Given information ->
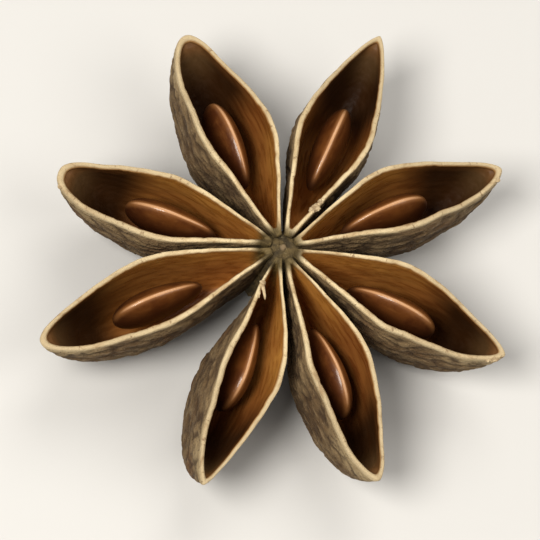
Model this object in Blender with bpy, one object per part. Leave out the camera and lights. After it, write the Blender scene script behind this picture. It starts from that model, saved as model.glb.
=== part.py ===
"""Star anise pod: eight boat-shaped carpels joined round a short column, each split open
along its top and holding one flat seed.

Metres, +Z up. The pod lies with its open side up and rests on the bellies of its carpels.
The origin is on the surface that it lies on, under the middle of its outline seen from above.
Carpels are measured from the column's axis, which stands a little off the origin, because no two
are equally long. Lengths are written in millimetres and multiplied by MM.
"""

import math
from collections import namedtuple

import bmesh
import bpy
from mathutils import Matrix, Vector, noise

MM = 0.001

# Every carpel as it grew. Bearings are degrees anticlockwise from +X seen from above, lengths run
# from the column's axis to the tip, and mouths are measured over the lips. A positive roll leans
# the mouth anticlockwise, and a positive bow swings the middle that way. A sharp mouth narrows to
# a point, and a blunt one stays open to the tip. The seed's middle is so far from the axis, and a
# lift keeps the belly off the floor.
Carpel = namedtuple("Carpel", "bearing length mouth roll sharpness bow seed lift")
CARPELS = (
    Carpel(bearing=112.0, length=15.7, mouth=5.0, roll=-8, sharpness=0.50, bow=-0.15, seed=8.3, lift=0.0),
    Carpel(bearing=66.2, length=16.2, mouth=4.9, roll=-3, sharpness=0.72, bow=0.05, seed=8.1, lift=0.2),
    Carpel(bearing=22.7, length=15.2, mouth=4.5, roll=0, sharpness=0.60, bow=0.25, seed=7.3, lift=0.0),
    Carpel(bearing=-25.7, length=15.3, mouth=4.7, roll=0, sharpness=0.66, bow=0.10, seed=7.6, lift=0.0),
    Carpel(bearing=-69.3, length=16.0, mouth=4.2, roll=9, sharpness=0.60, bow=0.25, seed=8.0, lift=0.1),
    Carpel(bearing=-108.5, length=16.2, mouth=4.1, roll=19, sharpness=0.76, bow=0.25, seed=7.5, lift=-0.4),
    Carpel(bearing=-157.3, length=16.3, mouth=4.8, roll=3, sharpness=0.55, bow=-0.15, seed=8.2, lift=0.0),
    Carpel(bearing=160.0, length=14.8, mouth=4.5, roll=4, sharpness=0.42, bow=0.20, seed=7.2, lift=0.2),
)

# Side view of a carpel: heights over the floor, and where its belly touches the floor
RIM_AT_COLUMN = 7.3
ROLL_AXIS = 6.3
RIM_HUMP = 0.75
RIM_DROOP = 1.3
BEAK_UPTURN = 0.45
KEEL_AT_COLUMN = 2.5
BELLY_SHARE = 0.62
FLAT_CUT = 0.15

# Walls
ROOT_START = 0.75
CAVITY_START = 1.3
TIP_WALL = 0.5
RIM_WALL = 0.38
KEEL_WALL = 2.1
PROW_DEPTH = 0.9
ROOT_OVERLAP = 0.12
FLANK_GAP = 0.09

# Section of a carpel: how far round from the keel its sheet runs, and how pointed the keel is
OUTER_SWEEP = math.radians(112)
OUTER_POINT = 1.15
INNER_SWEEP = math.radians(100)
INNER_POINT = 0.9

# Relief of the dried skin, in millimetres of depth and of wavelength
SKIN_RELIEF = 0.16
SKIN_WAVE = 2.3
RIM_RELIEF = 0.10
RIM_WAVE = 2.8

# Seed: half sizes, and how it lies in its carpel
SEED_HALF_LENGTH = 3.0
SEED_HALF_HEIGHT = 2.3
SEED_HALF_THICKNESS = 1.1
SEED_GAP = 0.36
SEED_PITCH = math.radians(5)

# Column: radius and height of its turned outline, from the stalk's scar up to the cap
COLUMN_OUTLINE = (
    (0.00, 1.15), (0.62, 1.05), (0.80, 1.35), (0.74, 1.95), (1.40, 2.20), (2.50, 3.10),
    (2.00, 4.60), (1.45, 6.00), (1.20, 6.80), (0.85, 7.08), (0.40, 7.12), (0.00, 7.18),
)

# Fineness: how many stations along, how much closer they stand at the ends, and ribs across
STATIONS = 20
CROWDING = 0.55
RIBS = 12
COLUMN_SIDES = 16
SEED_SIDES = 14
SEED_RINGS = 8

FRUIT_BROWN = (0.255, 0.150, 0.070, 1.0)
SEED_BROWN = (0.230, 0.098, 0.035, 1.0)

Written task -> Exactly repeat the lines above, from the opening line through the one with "from collections import namedtuple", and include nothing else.

Response ->
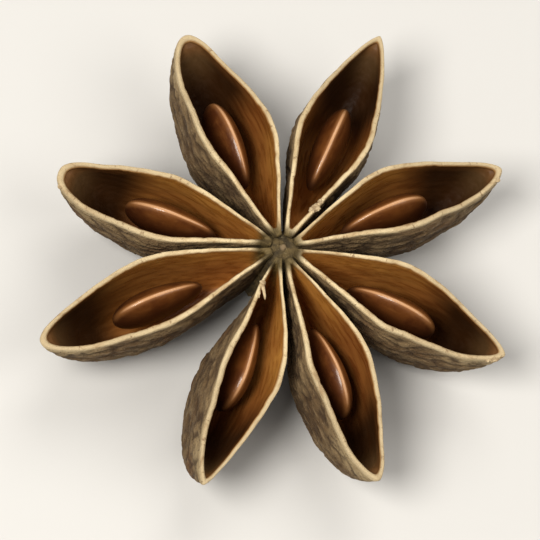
Model this object in Blender with bpy, one object per part. Leave out the camera and lights. After it, write the Blender scene script behind this picture. It starts from that model, saved as model.glb.
=== part.py ===
"""Star anise pod: eight boat-shaped carpels joined round a short column, each split open
along its top and holding one flat seed.

Metres, +Z up. The pod lies with its open side up and rests on the bellies of its carpels.
The origin is on the surface that it lies on, under the middle of its outline seen from above.
Carpels are measured from the column's axis, which stands a little off the origin, because no two
are equally long. Lengths are written in millimetres and multiplied by MM.
"""

import math
from collections import namedtuple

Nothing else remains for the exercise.